## WRITTEN REQUEST
Reproduce the opening lines of the records exactly, up to and including the line in which "return (*out, 1.0)" occurs.

## DATA LISTING
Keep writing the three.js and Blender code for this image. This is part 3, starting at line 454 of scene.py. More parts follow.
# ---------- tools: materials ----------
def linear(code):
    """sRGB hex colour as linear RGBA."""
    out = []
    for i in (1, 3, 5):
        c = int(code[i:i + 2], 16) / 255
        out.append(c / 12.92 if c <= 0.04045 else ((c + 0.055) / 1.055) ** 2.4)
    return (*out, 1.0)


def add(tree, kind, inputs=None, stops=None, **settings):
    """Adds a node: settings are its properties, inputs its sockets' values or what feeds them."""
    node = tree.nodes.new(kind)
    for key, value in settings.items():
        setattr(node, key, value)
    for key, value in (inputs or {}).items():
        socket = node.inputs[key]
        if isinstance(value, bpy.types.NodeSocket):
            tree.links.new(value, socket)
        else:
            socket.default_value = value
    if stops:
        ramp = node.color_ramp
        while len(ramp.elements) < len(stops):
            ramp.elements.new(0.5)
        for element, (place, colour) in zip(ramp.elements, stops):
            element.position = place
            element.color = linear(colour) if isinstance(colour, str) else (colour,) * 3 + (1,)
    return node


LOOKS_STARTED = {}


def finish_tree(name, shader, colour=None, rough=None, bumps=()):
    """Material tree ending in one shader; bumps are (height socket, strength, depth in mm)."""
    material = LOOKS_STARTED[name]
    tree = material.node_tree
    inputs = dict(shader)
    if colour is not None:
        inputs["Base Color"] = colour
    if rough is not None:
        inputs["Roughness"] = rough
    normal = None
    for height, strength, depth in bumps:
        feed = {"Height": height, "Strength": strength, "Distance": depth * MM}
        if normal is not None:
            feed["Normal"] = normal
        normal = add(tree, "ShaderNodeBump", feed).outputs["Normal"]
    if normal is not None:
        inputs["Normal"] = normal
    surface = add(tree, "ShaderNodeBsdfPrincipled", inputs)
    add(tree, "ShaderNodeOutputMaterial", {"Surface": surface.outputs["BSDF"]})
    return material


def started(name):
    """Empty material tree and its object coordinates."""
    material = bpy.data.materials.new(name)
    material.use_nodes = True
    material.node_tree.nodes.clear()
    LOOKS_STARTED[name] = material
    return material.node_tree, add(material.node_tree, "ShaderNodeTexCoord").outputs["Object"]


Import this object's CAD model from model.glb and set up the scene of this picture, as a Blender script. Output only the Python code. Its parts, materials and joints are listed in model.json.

## FULL ANSWER
Keep writing the three.js and Blender code for this image. This is part 3, starting at line 454 of scene.py. More parts follow.
# ---------- tools: materials ----------
def linear(code):
    """sRGB hex colour as linear RGBA."""
    out = []
    for i in (1, 3, 5):
        c = int(code[i:i + 2], 16) / 255
        out.append(c / 12.92 if c <= 0.04045 else ((c + 0.055) / 1.055) ** 2.4)
    return (*out, 1.0)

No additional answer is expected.